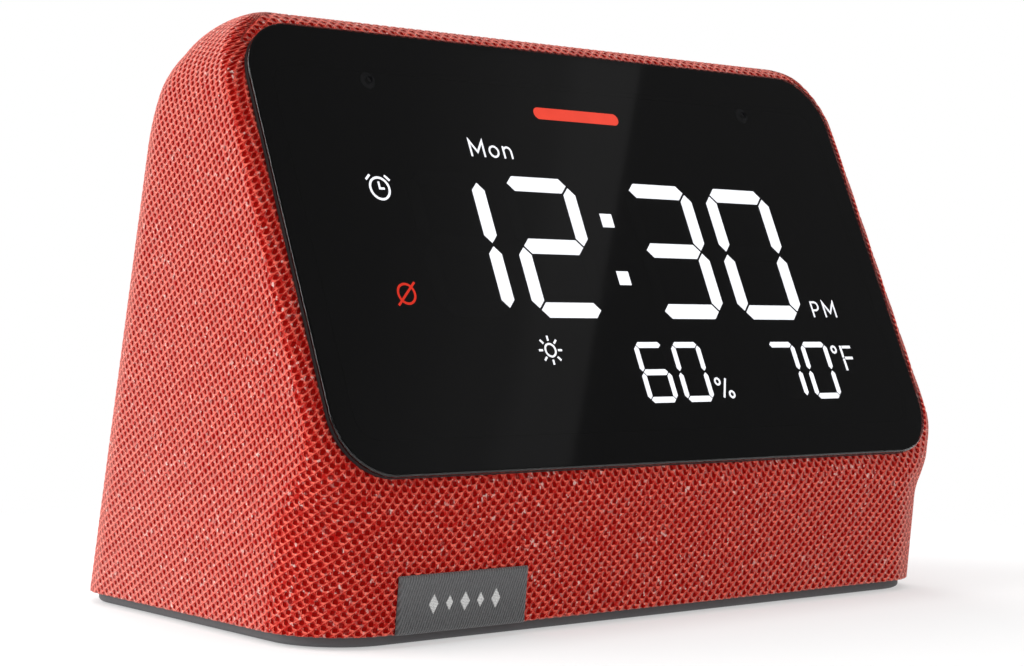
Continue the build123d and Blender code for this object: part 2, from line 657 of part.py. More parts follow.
small_parts = list(chips)
for x in (8.0, 13.0):
    coil = cuboid((x - 2, x + 2), (-12, -8), (chip_z, chip_z + 2.0))
    small_parts.append(fillet(coil.edges().filter_by(Axis.Z), 0.7).solid())
for x, y in ((21.0, 9.0), (21.0, 14.5), (27.5, 13.5)):
    can = upright(x, y, 2.2, chip_z, chip_z + 5.0)
    small_parts.append(fillet(can.edges().sort_by(Axis.Z)[-1], 0.4).solid())
for index in range(8):
    x = -38.0 + 3.0 * index
    small_parts.append(cuboid((x - 0.8, x + 0.8), (11.6, 12.4), (chip_z, chip_z + 0.6)).solid())
connector_places = {  # x, y, length, breadth
    "display": (-26.0, -20.0, 18.0, 3.6),
    "buttons": (36.0, -12.0, 9.0, 3.6),
    "speaker": (37.0, 4.0, 5.0, 4.0),
}
for x, y, length, breadth in connector_places.values():
    small_parts.append(cuboid((x - length / 2, x + length / 2), (y - breadth / 2, y + breadth / 2),
                              (chip_z, chip_z + 1.8)).solid())
save(Compound(children=small_parts), "board_components")

# ---- docking contacts in the base ----------------------------------------------------------------
contact_places = [-6.0, 6.0]
contact_radius = 1.6
contacts = []
for x in contact_places:
    pin = upright(x, 0, contact_radius, ground_level + 0.3, 4.4) + upright(x, 0, 2.1, 4.4, 5.2)
    pin += upright(x, 0, 0.6, 5.2, main_low - 0.05)
    contacts.append(pin.solid())
save(Compound(children=contacts), "dock_contacts")
contact_block = cuboid((-10.5, 10.5), (-3.6, 3.6), (4.25, main_low - 0.1))
for x in contact_places:
    contact_block -= upright(x, 0, 2.15, 4, 5.25) + upright(x, 0, 0.65, 5, main_low)
save(contact_block, "dock_contact_block")

# ---- loudspeaker ---------------------------------------------------------------------------------
speaker_height = 43.0
speaker = rear_plane(speaker_height)
frame_radius = 19.0
frame_front = -5.3          # along the rear normal; the driver reaches inwards from here
gasket_front = -inner_inset - gap
driver = speaker * Pos(0, 0, frame_front)
axis_line = Axis.Z


def turned(outline):
    """Revolve a closed (radius, height) outline about the driver's axis."""
    points = [(radius, 0, level_) for radius, level_ in outline]
    return driver * revolve(make_face(Polyline(*points, close=True)), axis_line, 360)


save(block(speaker, ring(frame_radius, 16.9), frame_front + 0.05, gasket_front), "speaker_gasket")

basket = turned([(18.9, -0.35), (18.9, -1.1), (17.0, -1.1), (12.9, -7.2), (12.9, -8.0), (7.0, -8.0),
                 (7.0, -7.2), (12.1, -7.2), (16.2, -1.0), (16.2, -0.35)])
for index in range(4):
    window_cut = Pos(11.5, 0, -4.2) * Box(14, 11, 4.2)
    basket -= driver * Rot(0, 0, 45 + 90 * index) * window_cut
save(basket, "speaker_frame")
save(turned([(5.2, -8.05), (10.5, -8.05), (10.5, -9.6), (5.2, -9.6)]), "speaker_top_plate")
magnet = turned([(6.6, -9.65), (12.6, -9.65), (13.0, -10.05), (13.0, -13.35), (12.6, -13.75), (6.6, -13.75)])
save(magnet, "speaker_magnet")
save(turned([(0, -8.1), (4.4, -8.1), (4.4, -13.8), (11.5, -13.8), (11.5, -15.0), (0, -15.0)]), "speaker_yoke")
coil_outline = [(4.62, -3.0), (4.75, -3.0), (4.75, -7.4), (5.02, -7.4), (5.02, -10.6), (4.62, -10.6)]
save(turned(coil_outline), "voice_coil")
cone_outline = [(4.80, -3.5), (13.3, -0.55), (13.9, -0.55), (13.9, -0.25), (13.2, -0.25), (4.80, -3.1)]
save(turned(cone_outline), "speaker_cone")
dome = Pos(0, 0, -7.4) * Sphere(6.6) - Pos(0, 0, -7.4) * Sphere(6.3)
dome = dome & Pos(0, 0, -1.6) * Cylinder(5.6, 2.6)
save(driver * dome, "speaker_dust_cap")
roll_centre, roll_radius = 15.0, 1.0
roll_lines = [
    Line((14.0, 0, -0.3), (14.0, 0, 0)),
    ThreePointArc((14.0, 0, 0), (roll_centre, 0, roll_radius), (roll_centre + roll_radius, 0, 0)),
    Line((roll_centre + roll_radius, 0, 0), (18.7, 0, 0)),
    Line((18.7, 0, 0), (18.7, 0, -0.3)),
    Line((18.7, 0, -0.3), (15.7, 0, -0.3)),
    Line((15.7, 0, -0.3), (15.7, 0, 0)),
    ThreePointArc((15.7, 0, 0), (roll_centre, 0, 0.7), (14.3, 0, 0)),
    Line((14.3, 0, 0), (14.3, 0, -0.3)),
    Line((14.3, 0, -0.3), (14.0, 0, -0.3)),
]
save(driver * revolve(make_face(roll_lines), axis_line, 360), "speaker_surround")
ripple = [(5.15 + 0.9 * step, -5.75 + (0.25 if step % 2 else -0.25)) for step in range(8)]
spider_outline = ripple + [(radius, level_ - 0.25) for radius, level_ in reversed(ripple)]
save(turned(spider_outline), "speaker_spider")
terminal_board = driver * Pos(0, -16.3, -5.6) * Box(9.0, 1.0, 4.0)
save(terminal_board, "speaker_terminals")

box_half_x, box_half_y = 30.0, 21.0
box_back = -23.4
box_wall = 1.6
ear_places = [(x, y) for x in (-33.0, 33.0) for y in (-15.0, 15.0)]
rim_level = -inner_inset - 0.15
enclosure = block(speaker, RectangleRounded(2 * box_half_x, 2 * box_half_y, 5.0), box_back, rim_level)
cavity = RectangleRounded(2 * (box_half_x - box_wall), 2 * (box_half_y - box_wall), 3.4)
enclosure -= block(speaker, cavity, box_back + box_wall, rim_level + 1)
for x, y in ear_places:
    toward = -1 if x > 0 else 1
    ear = Pos(x, y) * Circle(2.6) + Pos(x + toward * 1.6, y) * Rectangle(3.2, 5.2)
    enclosure += block(speaker, ear, -8.6, -7.0)
for x, y in ear_places:
    enclosure -= block(speaker, Pos(x, y) * Circle(1.2), -10, -6)
wire_hole = (24.0, -box_half_y)
enclosure -= speaker * Pos(wire_hole[0], wire_hole[1], -14.0) * Rot(90, 0, 0) * Cylinder(1.6, 6)
save(enclosure, "speaker_enclosure")
ear_seats = [(x, y, -8.62) for x, y in ear_places]
ear_screws = screws_at(speaker, ear_seats, towards_normal, head_radius=2.0, head_height=1.1,
                       shank_radius=1.0, length=4.6)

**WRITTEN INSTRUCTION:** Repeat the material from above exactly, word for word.

**OUTPUT:**
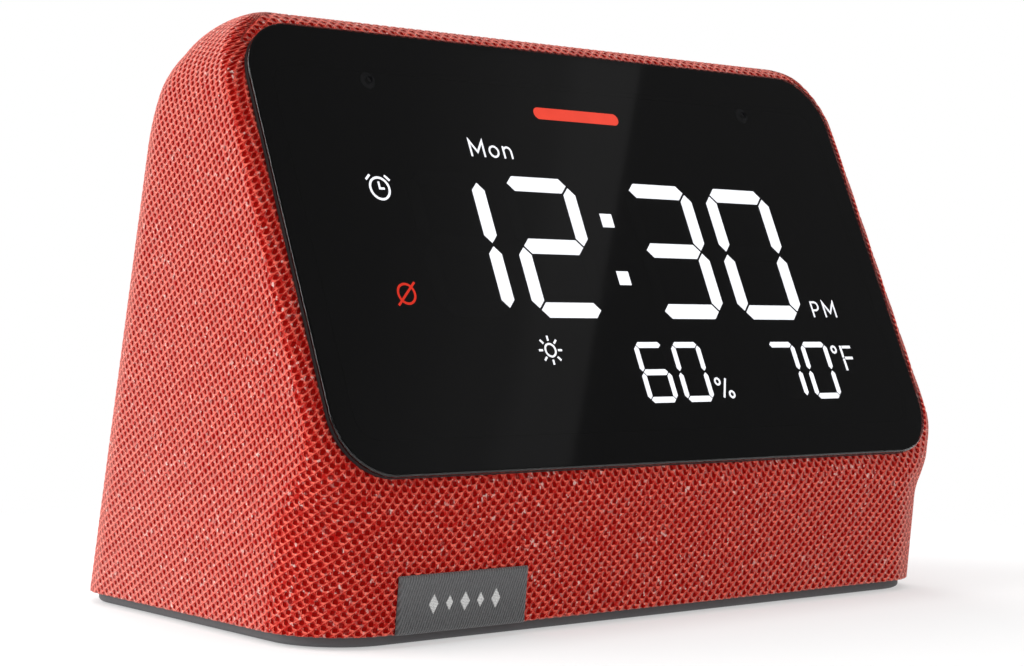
Continue the build123d and Blender code for this object: part 2, from line 657 of part.py. More parts follow.
small_parts = list(chips)
for x in (8.0, 13.0):
    coil = cuboid((x - 2, x + 2), (-12, -8), (chip_z, chip_z + 2.0))
    small_parts.append(fillet(coil.edges().filter_by(Axis.Z), 0.7).solid())
for x, y in ((21.0, 9.0), (21.0, 14.5), (27.5, 13.5)):
    can = upright(x, y, 2.2, chip_z, chip_z + 5.0)
    small_parts.append(fillet(can.edges().sort_by(Axis.Z)[-1], 0.4).solid())
for index in range(8):
    x = -38.0 + 3.0 * index
    small_parts.append(cuboid((x - 0.8, x + 0.8), (11.6, 12.4), (chip_z, chip_z + 0.6)).solid())
connector_places = {  # x, y, length, breadth
    "display": (-26.0, -20.0, 18.0, 3.6),
    "buttons": (36.0, -12.0, 9.0, 3.6),
    "speaker": (37.0, 4.0, 5.0, 4.0),
}
for x, y, length, breadth in connector_places.values():
    small_parts.append(cuboid((x - length / 2, x + length / 2), (y - breadth / 2, y + breadth / 2),
                              (chip_z, chip_z + 1.8)).solid())
save(Compound(children=small_parts), "board_components")

# ---- docking contacts in the base ----------------------------------------------------------------
contact_places = [-6.0, 6.0]
contact_radius = 1.6
contacts = []
for x in contact_places:
    pin = upright(x, 0, contact_radius, ground_level + 0.3, 4.4) + upright(x, 0, 2.1, 4.4, 5.2)
    pin += upright(x, 0, 0.6, 5.2, main_low - 0.05)
    contacts.append(pin.solid())
save(Compound(children=contacts), "dock_contacts")
contact_block = cuboid((-10.5, 10.5), (-3.6, 3.6), (4.25, main_low - 0.1))
for x in contact_places:
    contact_block -= upright(x, 0, 2.15, 4, 5.25) + upright(x, 0, 0.65, 5, main_low)
save(contact_block, "dock_contact_block")

# ---- loudspeaker ---------------------------------------------------------------------------------
speaker_height = 43.0
speaker = rear_plane(speaker_height)
frame_radius = 19.0
frame_front = -5.3          # along the rear normal; the driver reaches inwards from here
gasket_front = -inner_inset - gap
driver = speaker * Pos(0, 0, frame_front)
axis_line = Axis.Z


def turned(outline):
    """Revolve a closed (radius, height) outline about the driver's axis."""
    points = [(radius, 0, level_) for radius, level_ in outline]
    return driver * revolve(make_face(Polyline(*points, close=True)), axis_line, 360)


save(block(speaker, ring(frame_radius, 16.9), frame_front + 0.05, gasket_front), "speaker_gasket")

basket = turned([(18.9, -0.35), (18.9, -1.1), (17.0, -1.1), (12.9, -7.2), (12.9, -8.0), (7.0, -8.0),
                 (7.0, -7.2), (12.1, -7.2), (16.2, -1.0), (16.2, -0.35)])
for index in range(4):
    window_cut = Pos(11.5, 0, -4.2) * Box(14, 11, 4.2)
    basket -= driver * Rot(0, 0, 45 + 90 * index) * window_cut
save(basket, "speaker_frame")
save(turned([(5.2, -8.05), (10.5, -8.05), (10.5, -9.6), (5.2, -9.6)]), "speaker_top_plate")
magnet = turned([(6.6, -9.65), (12.6, -9.65), (13.0, -10.05), (13.0, -13.35), (12.6, -13.75), (6.6, -13.75)])
save(magnet, "speaker_magnet")
save(turned([(0, -8.1), (4.4, -8.1), (4.4, -13.8), (11.5, -13.8), (11.5, -15.0), (0, -15.0)]), "speaker_yoke")
coil_outline = [(4.62, -3.0), (4.75, -3.0), (4.75, -7.4), (5.02, -7.4), (5.02, -10.6), (4.62, -10.6)]
save(turned(coil_outline), "voice_coil")
cone_outline = [(4.80, -3.5), (13.3, -0.55), (13.9, -0.55), (13.9, -0.25), (13.2, -0.25), (4.80, -3.1)]
save(turned(cone_outline), "speaker_cone")
dome = Pos(0, 0, -7.4) * Sphere(6.6) - Pos(0, 0, -7.4) * Sphere(6.3)
dome = dome & Pos(0, 0, -1.6) * Cylinder(5.6, 2.6)
save(driver * dome, "speaker_dust_cap")
roll_centre, roll_radius = 15.0, 1.0
roll_lines = [
    Line((14.0, 0, -0.3), (14.0, 0, 0)),
    ThreePointArc((14.0, 0, 0), (roll_centre, 0, roll_radius), (roll_centre + roll_radius, 0, 0)),
    Line((roll_centre + roll_radius, 0, 0), (18.7, 0, 0)),
    Line((18.7, 0, 0), (18.7, 0, -0.3)),
    Line((18.7, 0, -0.3), (15.7, 0, -0.3)),
    Line((15.7, 0, -0.3), (15.7, 0, 0)),
    ThreePointArc((15.7, 0, 0), (roll_centre, 0, 0.7), (14.3, 0, 0)),
    Line((14.3, 0, 0), (14.3, 0, -0.3)),
    Line((14.3, 0, -0.3), (14.0, 0, -0.3)),
]
save(driver * revolve(make_face(roll_lines), axis_line, 360), "speaker_surround")
ripple = [(5.15 + 0.9 * step, -5.75 + (0.25 if step % 2 else -0.25)) for step in range(8)]
spider_outline = ripple + [(radius, level_ - 0.25) for radius, level_ in reversed(ripple)]
save(turned(spider_outline), "speaker_spider")
terminal_board = driver * Pos(0, -16.3, -5.6) * Box(9.0, 1.0, 4.0)
save(terminal_board, "speaker_terminals")

box_half_x, box_half_y = 30.0, 21.0
box_back = -23.4
box_wall = 1.6
ear_places = [(x, y) for x in (-33.0, 33.0) for y in (-15.0, 15.0)]
rim_level = -inner_inset - 0.15
enclosure = block(speaker, RectangleRounded(2 * box_half_x, 2 * box_half_y, 5.0), box_back, rim_level)
cavity = RectangleRounded(2 * (box_half_x - box_wall), 2 * (box_half_y - box_wall), 3.4)
enclosure -= block(speaker, cavity, box_back + box_wall, rim_level + 1)
for x, y in ear_places:
    toward = -1 if x > 0 else 1
    ear = Pos(x, y) * Circle(2.6) + Pos(x + toward * 1.6, y) * Rectangle(3.2, 5.2)
    enclosure += block(speaker, ear, -8.6, -7.0)
for x, y in ear_places:
    enclosure -= block(speaker, Pos(x, y) * Circle(1.2), -10, -6)
wire_hole = (24.0, -box_half_y)
enclosure -= speaker * Pos(wire_hole[0], wire_hole[1], -14.0) * Rot(90, 0, 0) * Cylinder(1.6, 6)
save(enclosure, "speaker_enclosure")
ear_seats = [(x, y, -8.62) for x, y in ear_places]
ear_screws = screws_at(speaker, ear_seats, towards_normal, head_radius=2.0, head_height=1.1,
                       shank_radius=1.0, length=4.6)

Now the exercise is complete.